[Stored dataset items]
-.-.-

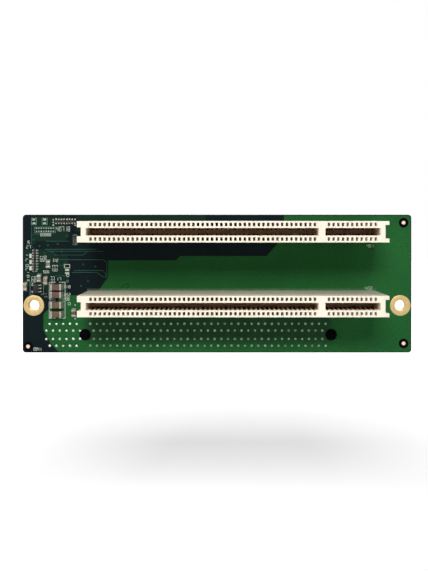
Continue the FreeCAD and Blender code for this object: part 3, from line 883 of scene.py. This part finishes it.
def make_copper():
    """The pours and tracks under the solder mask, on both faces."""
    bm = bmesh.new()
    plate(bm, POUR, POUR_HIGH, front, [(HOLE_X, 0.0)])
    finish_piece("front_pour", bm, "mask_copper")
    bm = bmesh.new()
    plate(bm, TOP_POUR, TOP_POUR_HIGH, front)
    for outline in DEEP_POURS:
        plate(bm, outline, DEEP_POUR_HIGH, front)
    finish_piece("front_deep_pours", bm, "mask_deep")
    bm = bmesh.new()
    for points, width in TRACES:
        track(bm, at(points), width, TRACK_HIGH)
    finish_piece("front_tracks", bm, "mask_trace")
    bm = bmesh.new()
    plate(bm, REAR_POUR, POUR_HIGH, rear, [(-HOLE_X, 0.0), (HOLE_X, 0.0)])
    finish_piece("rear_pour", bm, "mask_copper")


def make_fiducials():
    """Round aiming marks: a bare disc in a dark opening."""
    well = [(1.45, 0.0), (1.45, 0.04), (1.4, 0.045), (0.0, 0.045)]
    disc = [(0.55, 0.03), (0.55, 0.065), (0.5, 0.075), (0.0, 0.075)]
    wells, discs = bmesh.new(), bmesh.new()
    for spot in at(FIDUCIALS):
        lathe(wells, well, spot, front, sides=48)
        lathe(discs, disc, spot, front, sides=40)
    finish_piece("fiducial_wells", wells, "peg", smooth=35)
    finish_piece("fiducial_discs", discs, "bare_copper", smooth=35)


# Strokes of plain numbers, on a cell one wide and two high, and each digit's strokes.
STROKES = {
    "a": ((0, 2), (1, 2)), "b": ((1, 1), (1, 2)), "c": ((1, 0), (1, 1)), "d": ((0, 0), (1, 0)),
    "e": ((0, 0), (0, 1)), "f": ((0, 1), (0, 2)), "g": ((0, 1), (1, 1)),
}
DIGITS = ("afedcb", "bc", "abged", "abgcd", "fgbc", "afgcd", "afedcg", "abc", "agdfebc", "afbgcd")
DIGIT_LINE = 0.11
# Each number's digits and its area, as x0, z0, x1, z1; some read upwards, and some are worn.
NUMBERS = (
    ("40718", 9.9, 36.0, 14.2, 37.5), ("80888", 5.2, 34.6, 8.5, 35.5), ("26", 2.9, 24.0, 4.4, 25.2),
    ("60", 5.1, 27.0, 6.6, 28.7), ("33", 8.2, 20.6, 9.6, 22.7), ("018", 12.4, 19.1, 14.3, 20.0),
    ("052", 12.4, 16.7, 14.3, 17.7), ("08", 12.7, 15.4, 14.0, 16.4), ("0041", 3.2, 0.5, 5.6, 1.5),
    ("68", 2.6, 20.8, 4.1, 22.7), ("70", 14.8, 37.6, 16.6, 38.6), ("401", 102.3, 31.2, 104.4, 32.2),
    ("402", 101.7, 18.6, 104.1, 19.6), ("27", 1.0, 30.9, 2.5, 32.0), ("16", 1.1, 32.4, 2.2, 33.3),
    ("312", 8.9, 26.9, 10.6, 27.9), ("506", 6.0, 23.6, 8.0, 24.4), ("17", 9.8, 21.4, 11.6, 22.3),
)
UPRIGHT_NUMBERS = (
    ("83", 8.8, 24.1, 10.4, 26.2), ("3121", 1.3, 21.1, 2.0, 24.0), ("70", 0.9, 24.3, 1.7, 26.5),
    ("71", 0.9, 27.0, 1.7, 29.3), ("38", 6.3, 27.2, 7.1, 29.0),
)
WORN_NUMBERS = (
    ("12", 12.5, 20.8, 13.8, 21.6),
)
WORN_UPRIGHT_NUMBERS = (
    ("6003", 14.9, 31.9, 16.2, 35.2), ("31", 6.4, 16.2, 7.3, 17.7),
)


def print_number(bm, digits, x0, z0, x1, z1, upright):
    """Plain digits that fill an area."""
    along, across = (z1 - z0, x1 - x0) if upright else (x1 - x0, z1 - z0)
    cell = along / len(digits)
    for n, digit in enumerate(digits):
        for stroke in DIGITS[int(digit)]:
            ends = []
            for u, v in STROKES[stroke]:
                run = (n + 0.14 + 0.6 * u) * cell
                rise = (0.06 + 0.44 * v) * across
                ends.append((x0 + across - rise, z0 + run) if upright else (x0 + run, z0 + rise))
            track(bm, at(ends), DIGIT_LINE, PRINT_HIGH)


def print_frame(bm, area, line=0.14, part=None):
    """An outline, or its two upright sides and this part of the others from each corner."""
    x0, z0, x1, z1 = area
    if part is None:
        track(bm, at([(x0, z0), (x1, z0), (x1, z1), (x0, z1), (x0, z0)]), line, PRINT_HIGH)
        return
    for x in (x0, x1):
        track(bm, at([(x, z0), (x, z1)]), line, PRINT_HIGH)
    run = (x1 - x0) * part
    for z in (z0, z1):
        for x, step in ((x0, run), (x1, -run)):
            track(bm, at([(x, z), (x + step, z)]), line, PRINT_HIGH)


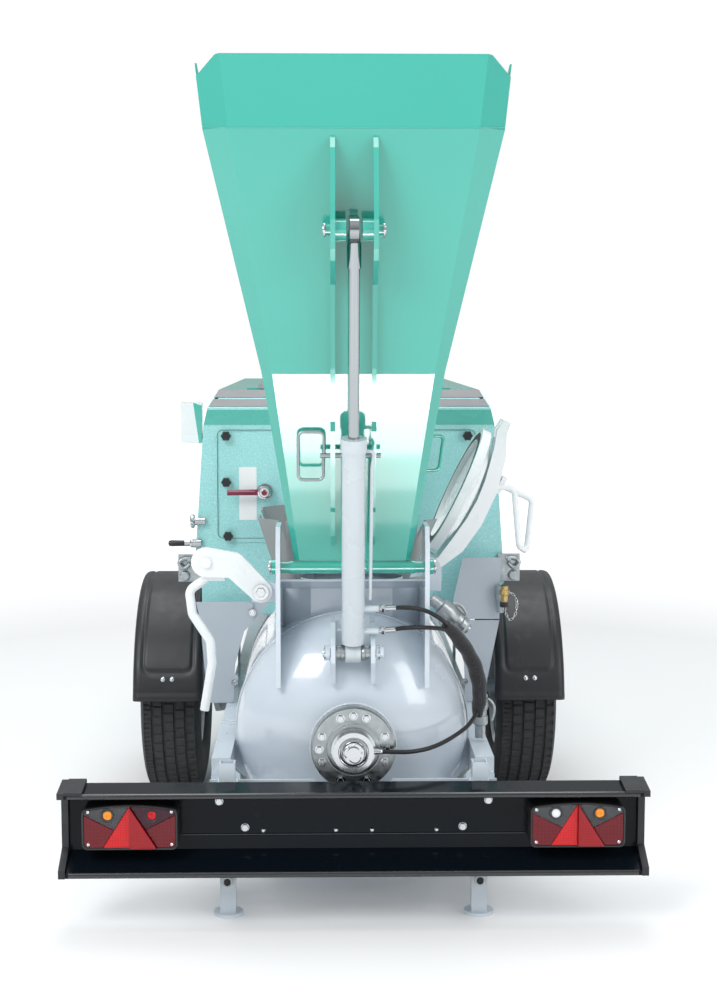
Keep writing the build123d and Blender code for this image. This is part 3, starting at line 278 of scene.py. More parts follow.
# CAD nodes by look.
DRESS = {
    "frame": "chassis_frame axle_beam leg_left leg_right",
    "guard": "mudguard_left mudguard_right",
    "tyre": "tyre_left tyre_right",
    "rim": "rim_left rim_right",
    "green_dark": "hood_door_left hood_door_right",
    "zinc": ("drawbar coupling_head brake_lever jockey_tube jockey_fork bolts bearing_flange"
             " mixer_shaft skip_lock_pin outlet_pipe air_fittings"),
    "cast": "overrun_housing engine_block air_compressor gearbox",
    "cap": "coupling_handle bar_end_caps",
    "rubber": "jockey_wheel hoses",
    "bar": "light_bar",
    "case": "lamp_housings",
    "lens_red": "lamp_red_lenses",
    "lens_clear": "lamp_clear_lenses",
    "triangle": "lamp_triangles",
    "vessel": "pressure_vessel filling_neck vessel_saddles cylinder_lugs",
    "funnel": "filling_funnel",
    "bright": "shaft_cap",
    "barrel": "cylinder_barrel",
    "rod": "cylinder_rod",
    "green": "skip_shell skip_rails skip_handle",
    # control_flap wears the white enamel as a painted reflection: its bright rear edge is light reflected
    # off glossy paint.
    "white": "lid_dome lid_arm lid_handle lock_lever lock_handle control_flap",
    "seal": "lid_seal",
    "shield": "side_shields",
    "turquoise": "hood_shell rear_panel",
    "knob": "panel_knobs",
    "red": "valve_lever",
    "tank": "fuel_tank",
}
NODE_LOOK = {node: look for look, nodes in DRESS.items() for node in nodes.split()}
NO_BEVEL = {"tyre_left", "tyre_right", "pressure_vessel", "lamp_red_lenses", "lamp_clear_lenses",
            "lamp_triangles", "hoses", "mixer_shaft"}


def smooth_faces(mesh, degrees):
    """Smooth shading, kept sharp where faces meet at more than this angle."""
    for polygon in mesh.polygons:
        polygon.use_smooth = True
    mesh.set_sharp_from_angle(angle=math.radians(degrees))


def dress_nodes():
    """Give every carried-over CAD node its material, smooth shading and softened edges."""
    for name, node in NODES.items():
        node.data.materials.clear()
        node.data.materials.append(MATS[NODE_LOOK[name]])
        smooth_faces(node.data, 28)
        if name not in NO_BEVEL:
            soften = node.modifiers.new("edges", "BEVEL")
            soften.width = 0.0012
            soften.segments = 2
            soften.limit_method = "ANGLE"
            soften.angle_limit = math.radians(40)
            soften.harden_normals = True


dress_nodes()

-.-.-

--- Exercise description ---
Pull out each record as written and restate it exactly.

--- Solution ---
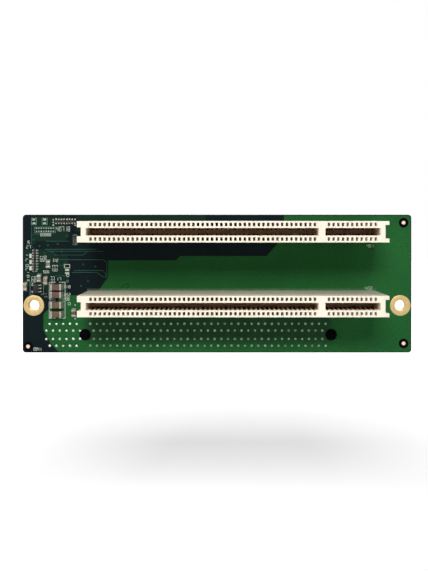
Continue the FreeCAD and Blender code for this object: part 3, from line 883 of scene.py. This part finishes it.
def make_copper():
    """The pours and tracks under the solder mask, on both faces."""
    bm = bmesh.new()
    plate(bm, POUR, POUR_HIGH, front, [(HOLE_X, 0.0)])
    finish_piece("front_pour", bm, "mask_copper")
    bm = bmesh.new()
    plate(bm, TOP_POUR, TOP_POUR_HIGH, front)
    for outline in DEEP_POURS:
        plate(bm, outline, DEEP_POUR_HIGH, front)
    finish_piece("front_deep_pours", bm, "mask_deep")
    bm = bmesh.new()
    for points, width in TRACES:
        track(bm, at(points), width, TRACK_HIGH)
    finish_piece("front_tracks", bm, "mask_trace")
    bm = bmesh.new()
    plate(bm, REAR_POUR, POUR_HIGH, rear, [(-HOLE_X, 0.0), (HOLE_X, 0.0)])
    finish_piece("rear_pour", bm, "mask_copper")


def make_fiducials():
    """Round aiming marks: a bare disc in a dark opening."""
    well = [(1.45, 0.0), (1.45, 0.04), (1.4, 0.045), (0.0, 0.045)]
    disc = [(0.55, 0.03), (0.55, 0.065), (0.5, 0.075), (0.0, 0.075)]
    wells, discs = bmesh.new(), bmesh.new()
    for spot in at(FIDUCIALS):
        lathe(wells, well, spot, front, sides=48)
        lathe(discs, disc, spot, front, sides=40)
    finish_piece("fiducial_wells", wells, "peg", smooth=35)
    finish_piece("fiducial_discs", discs, "bare_copper", smooth=35)


# Strokes of plain numbers, on a cell one wide and two high, and each digit's strokes.
STROKES = {
    "a": ((0, 2), (1, 2)), "b": ((1, 1), (1, 2)), "c": ((1, 0), (1, 1)), "d": ((0, 0), (1, 0)),
    "e": ((0, 0), (0, 1)), "f": ((0, 1), (0, 2)), "g": ((0, 1), (1, 1)),
}
DIGITS = ("afedcb", "bc", "abged", "abgcd", "fgbc", "afgcd", "afedcg", "abc", "agdfebc", "afbgcd")
DIGIT_LINE = 0.11
# Each number's digits and its area, as x0, z0, x1, z1; some read upwards, and some are worn.
NUMBERS = (
    ("40718", 9.9, 36.0, 14.2, 37.5), ("80888", 5.2, 34.6, 8.5, 35.5), ("26", 2.9, 24.0, 4.4, 25.2),
    ("60", 5.1, 27.0, 6.6, 28.7), ("33", 8.2, 20.6, 9.6, 22.7), ("018", 12.4, 19.1, 14.3, 20.0),
    ("052", 12.4, 16.7, 14.3, 17.7), ("08", 12.7, 15.4, 14.0, 16.4), ("0041", 3.2, 0.5, 5.6, 1.5),
    ("68", 2.6, 20.8, 4.1, 22.7), ("70", 14.8, 37.6, 16.6, 38.6), ("401", 102.3, 31.2, 104.4, 32.2),
    ("402", 101.7, 18.6, 104.1, 19.6), ("27", 1.0, 30.9, 2.5, 32.0), ("16", 1.1, 32.4, 2.2, 33.3),
    ("312", 8.9, 26.9, 10.6, 27.9), ("506", 6.0, 23.6, 8.0, 24.4), ("17", 9.8, 21.4, 11.6, 22.3),
)
UPRIGHT_NUMBERS = (
    ("83", 8.8, 24.1, 10.4, 26.2), ("3121", 1.3, 21.1, 2.0, 24.0), ("70", 0.9, 24.3, 1.7, 26.5),
    ("71", 0.9, 27.0, 1.7, 29.3), ("38", 6.3, 27.2, 7.1, 29.0),
)
WORN_NUMBERS = (
    ("12", 12.5, 20.8, 13.8, 21.6),
)
WORN_UPRIGHT_NUMBERS = (
    ("6003", 14.9, 31.9, 16.2, 35.2), ("31", 6.4, 16.2, 7.3, 17.7),
)


def print_number(bm, digits, x0, z0, x1, z1, upright):
    """Plain digits that fill an area."""
    along, across = (z1 - z0, x1 - x0) if upright else (x1 - x0, z1 - z0)
    cell = along / len(digits)
    for n, digit in enumerate(digits):
        for stroke in DIGITS[int(digit)]:
            ends = []
            for u, v in STROKES[stroke]:
                run = (n + 0.14 + 0.6 * u) * cell
                rise = (0.06 + 0.44 * v) * across
                ends.append((x0 + across - rise, z0 + run) if upright else (x0 + run, z0 + rise))
            track(bm, at(ends), DIGIT_LINE, PRINT_HIGH)


def print_frame(bm, area, line=0.14, part=None):
    """An outline, or its two upright sides and this part of the others from each corner."""
    x0, z0, x1, z1 = area
    if part is None:
        track(bm, at([(x0, z0), (x1, z0), (x1, z1), (x0, z1), (x0, z0)]), line, PRINT_HIGH)
        return
    for x in (x0, x1):
        track(bm, at([(x, z0), (x, z1)]), line, PRINT_HIGH)
    run = (x1 - x0) * part
    for z in (z0, z1):
        for x, step in ((x0, run), (x1, -run)):
            track(bm, at([(x, z), (x + step, z)]), line, PRINT_HIGH)


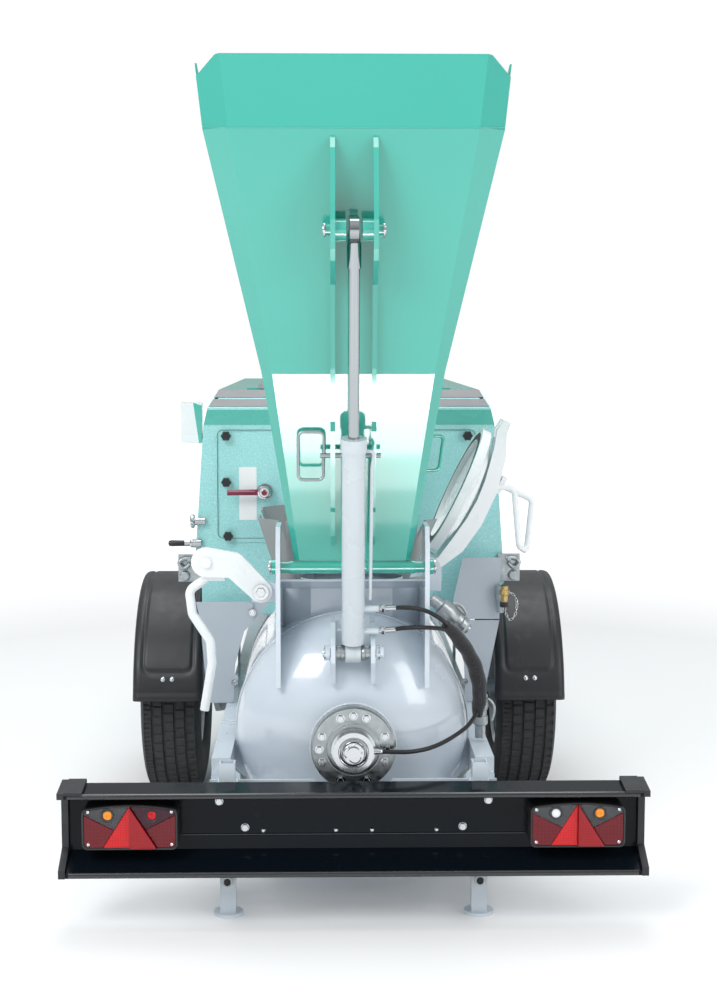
Keep writing the build123d and Blender code for this image. This is part 3, starting at line 278 of scene.py. More parts follow.
# CAD nodes by look.
DRESS = {
    "frame": "chassis_frame axle_beam leg_left leg_right",
    "guard": "mudguard_left mudguard_right",
    "tyre": "tyre_left tyre_right",
    "rim": "rim_left rim_right",
    "green_dark": "hood_door_left hood_door_right",
    "zinc": ("drawbar coupling_head brake_lever jockey_tube jockey_fork bolts bearing_flange"
             " mixer_shaft skip_lock_pin outlet_pipe air_fittings"),
    "cast": "overrun_housing engine_block air_compressor gearbox",
    "cap": "coupling_handle bar_end_caps",
    "rubber": "jockey_wheel hoses",
    "bar": "light_bar",
    "case": "lamp_housings",
    "lens_red": "lamp_red_lenses",
    "lens_clear": "lamp_clear_lenses",
    "triangle": "lamp_triangles",
    "vessel": "pressure_vessel filling_neck vessel_saddles cylinder_lugs",
    "funnel": "filling_funnel",
    "bright": "shaft_cap",
    "barrel": "cylinder_barrel",
    "rod": "cylinder_rod",
    "green": "skip_shell skip_rails skip_handle",
    # control_flap wears the white enamel as a painted reflection: its bright rear edge is light reflected
    # off glossy paint.
    "white": "lid_dome lid_arm lid_handle lock_lever lock_handle control_flap",
    "seal": "lid_seal",
    "shield": "side_shields",
    "turquoise": "hood_shell rear_panel",
    "knob": "panel_knobs",
    "red": "valve_lever",
    "tank": "fuel_tank",
}
NODE_LOOK = {node: look for look, nodes in DRESS.items() for node in nodes.split()}
NO_BEVEL = {"tyre_left", "tyre_right", "pressure_vessel", "lamp_red_lenses", "lamp_clear_lenses",
            "lamp_triangles", "hoses", "mixer_shaft"}


def smooth_faces(mesh, degrees):
    """Smooth shading, kept sharp where faces meet at more than this angle."""
    for polygon in mesh.polygons:
        polygon.use_smooth = True
    mesh.set_sharp_from_angle(angle=math.radians(degrees))


def dress_nodes():
    """Give every carried-over CAD node its material, smooth shading and softened edges."""
    for name, node in NODES.items():
        node.data.materials.clear()
        node.data.materials.append(MATS[NODE_LOOK[name]])
        smooth_faces(node.data, 28)
        if name not in NO_BEVEL:
            soften = node.modifiers.new("edges", "BEVEL")
            soften.width = 0.0012
            soften.segments = 2
            soften.limit_method = "ANGLE"
            soften.angle_limit = math.radians(40)
            soften.harden_normals = True


dress_nodes()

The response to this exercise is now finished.